== Instruction ==
Quote the listing below word for word, stopping after the line that contains "foot's resting face.".
━━━━━━━━━━
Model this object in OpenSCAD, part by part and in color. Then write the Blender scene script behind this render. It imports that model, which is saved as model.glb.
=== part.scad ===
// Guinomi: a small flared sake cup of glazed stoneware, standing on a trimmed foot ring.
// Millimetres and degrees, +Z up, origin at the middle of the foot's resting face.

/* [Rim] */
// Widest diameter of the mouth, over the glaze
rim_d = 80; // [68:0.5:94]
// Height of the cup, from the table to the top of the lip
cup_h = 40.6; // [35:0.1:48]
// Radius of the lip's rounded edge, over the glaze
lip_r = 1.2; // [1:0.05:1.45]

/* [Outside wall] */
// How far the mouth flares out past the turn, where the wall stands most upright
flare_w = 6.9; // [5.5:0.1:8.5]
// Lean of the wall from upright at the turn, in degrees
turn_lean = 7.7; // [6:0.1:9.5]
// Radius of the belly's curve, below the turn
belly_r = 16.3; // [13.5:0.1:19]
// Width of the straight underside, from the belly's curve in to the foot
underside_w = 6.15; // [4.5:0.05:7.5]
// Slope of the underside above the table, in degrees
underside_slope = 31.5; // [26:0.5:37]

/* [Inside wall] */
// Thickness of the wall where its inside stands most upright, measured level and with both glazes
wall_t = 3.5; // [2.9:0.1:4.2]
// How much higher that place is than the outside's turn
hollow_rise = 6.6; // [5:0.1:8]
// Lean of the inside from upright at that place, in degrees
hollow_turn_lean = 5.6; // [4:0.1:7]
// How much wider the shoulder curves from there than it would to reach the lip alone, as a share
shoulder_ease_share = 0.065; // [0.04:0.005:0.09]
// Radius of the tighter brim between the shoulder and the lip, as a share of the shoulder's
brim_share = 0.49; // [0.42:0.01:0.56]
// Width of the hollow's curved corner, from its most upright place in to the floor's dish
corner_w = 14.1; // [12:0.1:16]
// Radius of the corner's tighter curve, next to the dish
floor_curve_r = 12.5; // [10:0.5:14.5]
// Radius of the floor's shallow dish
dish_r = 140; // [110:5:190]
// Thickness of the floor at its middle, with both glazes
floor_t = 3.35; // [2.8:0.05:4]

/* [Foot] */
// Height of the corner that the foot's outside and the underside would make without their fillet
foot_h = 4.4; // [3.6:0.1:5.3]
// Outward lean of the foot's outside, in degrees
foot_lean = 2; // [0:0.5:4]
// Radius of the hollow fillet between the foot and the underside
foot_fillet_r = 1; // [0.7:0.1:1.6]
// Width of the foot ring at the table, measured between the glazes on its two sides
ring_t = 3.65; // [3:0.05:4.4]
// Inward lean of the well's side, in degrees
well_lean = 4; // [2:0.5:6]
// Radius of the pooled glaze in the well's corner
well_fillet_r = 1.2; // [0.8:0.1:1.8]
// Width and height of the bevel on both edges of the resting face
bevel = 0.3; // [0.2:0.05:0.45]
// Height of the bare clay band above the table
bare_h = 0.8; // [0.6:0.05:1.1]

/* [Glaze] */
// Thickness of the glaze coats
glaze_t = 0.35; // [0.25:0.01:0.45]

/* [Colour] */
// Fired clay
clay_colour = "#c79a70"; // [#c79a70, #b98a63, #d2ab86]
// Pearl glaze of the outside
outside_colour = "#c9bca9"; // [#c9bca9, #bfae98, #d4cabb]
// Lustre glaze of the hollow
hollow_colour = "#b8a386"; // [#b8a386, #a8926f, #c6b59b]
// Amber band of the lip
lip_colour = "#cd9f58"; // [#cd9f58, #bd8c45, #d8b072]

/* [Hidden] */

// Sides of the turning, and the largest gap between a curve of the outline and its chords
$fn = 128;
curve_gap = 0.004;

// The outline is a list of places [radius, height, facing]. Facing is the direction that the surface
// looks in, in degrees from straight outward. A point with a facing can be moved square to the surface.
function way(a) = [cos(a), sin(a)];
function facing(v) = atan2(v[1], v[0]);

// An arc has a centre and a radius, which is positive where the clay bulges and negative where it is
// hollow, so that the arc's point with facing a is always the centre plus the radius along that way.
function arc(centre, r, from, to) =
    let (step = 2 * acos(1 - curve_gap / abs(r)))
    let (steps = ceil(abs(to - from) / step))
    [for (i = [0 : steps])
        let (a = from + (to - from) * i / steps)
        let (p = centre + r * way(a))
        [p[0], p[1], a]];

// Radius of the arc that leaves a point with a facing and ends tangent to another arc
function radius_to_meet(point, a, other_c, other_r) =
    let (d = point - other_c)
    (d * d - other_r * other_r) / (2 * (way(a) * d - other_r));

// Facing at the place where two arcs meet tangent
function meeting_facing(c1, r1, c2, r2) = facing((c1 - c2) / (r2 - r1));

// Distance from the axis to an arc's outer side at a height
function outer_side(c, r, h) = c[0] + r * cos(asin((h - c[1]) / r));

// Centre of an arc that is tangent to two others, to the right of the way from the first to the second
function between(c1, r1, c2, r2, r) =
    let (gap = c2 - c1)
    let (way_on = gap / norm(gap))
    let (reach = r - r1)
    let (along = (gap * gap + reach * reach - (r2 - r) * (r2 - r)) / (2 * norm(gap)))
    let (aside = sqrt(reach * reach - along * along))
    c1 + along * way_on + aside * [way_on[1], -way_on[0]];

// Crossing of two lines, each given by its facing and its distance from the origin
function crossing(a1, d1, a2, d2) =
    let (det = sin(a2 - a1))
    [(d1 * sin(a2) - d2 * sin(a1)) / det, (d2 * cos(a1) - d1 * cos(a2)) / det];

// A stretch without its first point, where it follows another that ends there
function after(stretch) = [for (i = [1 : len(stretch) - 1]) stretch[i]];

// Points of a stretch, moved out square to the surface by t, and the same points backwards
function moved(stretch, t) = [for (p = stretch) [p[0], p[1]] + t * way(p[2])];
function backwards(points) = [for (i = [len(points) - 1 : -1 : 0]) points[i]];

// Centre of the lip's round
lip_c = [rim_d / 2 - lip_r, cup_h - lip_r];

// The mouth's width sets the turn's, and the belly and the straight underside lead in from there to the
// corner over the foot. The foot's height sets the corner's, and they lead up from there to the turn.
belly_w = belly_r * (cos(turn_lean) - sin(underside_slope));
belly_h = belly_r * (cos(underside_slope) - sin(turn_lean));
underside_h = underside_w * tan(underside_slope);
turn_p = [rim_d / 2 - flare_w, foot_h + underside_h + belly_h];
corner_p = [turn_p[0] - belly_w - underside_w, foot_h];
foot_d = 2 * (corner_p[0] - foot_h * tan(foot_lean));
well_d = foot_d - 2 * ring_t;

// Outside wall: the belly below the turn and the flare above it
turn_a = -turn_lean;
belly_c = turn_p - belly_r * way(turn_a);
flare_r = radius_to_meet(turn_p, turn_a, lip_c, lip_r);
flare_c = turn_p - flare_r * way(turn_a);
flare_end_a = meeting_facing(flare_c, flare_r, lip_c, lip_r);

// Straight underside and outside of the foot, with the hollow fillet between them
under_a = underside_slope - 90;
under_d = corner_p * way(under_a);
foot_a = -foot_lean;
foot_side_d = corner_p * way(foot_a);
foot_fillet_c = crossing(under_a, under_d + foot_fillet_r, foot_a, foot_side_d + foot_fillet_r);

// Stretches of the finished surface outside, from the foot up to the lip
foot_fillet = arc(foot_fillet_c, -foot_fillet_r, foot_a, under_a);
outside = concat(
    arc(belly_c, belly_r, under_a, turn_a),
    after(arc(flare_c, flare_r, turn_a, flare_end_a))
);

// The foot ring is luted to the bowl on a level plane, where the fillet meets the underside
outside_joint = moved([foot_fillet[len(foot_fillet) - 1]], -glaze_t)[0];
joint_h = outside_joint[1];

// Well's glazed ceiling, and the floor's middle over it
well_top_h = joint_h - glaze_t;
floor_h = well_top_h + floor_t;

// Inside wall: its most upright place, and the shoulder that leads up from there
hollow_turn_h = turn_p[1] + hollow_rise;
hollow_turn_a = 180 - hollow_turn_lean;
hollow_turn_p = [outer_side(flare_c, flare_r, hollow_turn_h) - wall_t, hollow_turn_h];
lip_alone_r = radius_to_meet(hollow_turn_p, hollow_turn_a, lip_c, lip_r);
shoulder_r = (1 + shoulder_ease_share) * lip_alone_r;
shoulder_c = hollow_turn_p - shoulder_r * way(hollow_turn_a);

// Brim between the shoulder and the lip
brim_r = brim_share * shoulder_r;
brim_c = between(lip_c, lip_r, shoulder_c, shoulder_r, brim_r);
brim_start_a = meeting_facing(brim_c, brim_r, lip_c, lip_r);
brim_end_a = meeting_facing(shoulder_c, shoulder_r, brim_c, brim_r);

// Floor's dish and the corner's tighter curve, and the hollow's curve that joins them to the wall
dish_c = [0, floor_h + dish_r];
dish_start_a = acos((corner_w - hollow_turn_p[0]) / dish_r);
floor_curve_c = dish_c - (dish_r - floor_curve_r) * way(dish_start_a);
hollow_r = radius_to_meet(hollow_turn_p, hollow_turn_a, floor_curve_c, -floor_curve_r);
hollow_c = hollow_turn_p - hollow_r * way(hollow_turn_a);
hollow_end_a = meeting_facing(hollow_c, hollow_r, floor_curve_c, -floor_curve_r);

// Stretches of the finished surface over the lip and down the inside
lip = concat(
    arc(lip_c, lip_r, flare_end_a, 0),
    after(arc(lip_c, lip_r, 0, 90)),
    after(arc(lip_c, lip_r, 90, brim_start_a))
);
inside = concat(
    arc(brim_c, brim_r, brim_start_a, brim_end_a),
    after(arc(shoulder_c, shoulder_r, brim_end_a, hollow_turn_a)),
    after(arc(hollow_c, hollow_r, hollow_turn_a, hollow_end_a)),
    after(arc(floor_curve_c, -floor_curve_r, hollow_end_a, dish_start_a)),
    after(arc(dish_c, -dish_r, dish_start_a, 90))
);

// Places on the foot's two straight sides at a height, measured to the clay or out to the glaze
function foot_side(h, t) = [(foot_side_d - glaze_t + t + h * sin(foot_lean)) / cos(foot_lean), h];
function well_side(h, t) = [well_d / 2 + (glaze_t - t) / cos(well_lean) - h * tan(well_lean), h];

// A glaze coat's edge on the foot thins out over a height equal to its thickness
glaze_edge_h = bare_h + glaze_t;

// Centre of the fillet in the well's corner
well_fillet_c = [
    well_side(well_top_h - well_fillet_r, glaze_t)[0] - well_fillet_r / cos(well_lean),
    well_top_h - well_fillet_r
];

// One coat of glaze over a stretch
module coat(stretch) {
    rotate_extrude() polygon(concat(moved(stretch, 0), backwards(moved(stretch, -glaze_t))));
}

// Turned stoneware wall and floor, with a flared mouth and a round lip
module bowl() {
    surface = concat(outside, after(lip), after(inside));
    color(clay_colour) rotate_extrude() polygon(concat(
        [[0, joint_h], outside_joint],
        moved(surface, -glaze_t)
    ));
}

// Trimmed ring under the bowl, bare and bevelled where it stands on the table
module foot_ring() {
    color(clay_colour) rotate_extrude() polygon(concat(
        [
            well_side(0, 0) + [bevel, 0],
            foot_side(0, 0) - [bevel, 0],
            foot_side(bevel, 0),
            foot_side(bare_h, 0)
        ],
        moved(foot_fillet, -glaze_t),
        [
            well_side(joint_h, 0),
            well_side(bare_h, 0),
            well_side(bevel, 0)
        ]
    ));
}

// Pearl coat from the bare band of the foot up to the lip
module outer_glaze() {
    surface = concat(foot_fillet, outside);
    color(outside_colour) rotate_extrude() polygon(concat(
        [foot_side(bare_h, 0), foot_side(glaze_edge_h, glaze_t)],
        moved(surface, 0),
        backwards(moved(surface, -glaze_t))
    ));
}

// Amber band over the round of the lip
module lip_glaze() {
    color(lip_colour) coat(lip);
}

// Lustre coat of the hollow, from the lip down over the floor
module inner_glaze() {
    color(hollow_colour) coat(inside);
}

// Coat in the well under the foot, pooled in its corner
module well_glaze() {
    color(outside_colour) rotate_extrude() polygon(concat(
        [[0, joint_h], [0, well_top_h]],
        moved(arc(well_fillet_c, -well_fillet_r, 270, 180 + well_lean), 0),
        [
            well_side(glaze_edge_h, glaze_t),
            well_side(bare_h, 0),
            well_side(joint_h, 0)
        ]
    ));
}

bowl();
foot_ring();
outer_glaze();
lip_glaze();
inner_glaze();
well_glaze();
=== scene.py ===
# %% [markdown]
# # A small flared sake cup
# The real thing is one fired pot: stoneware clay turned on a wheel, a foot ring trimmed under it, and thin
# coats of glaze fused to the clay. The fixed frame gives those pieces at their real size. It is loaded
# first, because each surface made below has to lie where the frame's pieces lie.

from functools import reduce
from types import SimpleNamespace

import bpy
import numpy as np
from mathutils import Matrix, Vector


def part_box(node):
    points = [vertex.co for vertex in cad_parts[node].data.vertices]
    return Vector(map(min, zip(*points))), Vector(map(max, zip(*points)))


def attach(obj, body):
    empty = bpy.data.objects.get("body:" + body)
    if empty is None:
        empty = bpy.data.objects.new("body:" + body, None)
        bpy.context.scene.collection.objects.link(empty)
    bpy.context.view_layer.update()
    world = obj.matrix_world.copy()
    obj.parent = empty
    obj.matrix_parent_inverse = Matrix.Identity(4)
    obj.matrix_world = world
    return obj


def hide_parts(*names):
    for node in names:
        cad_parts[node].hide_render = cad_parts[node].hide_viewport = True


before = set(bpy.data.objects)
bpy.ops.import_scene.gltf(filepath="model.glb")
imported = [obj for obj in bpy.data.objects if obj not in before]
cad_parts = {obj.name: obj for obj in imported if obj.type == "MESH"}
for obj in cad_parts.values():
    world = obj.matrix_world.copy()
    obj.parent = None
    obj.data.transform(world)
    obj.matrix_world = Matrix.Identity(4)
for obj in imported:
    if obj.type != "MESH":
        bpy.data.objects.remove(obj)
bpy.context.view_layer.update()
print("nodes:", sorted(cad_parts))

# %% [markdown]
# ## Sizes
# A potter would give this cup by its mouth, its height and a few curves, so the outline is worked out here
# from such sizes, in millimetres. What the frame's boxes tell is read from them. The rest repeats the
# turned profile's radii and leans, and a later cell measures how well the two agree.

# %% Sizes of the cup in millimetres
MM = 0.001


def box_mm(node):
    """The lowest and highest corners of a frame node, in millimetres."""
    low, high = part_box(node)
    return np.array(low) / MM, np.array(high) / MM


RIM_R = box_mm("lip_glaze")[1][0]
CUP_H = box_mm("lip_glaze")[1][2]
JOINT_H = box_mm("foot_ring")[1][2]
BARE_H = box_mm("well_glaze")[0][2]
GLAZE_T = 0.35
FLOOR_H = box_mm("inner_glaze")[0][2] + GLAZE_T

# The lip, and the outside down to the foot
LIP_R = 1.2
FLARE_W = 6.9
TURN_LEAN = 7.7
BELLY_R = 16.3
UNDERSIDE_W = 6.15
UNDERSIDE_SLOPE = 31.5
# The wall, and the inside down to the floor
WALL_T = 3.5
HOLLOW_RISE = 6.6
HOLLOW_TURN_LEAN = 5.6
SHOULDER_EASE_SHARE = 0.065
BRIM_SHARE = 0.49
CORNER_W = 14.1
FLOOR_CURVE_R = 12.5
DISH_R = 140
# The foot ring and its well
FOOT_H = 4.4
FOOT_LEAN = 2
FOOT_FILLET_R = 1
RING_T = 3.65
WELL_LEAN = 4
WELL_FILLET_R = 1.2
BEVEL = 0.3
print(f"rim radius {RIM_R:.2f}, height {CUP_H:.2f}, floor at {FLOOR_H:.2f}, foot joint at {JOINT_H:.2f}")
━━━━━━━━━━
== Result of this task ==
Model this object in OpenSCAD, part by part and in color. Then write the Blender scene script behind this render. It imports that model, which is saved as model.glb.
=== part.scad ===
// Guinomi: a small flared sake cup of glazed stoneware, standing on a trimmed foot ring.
// Millimetres and degrees, +Z up, origin at the middle of the foot's resting face.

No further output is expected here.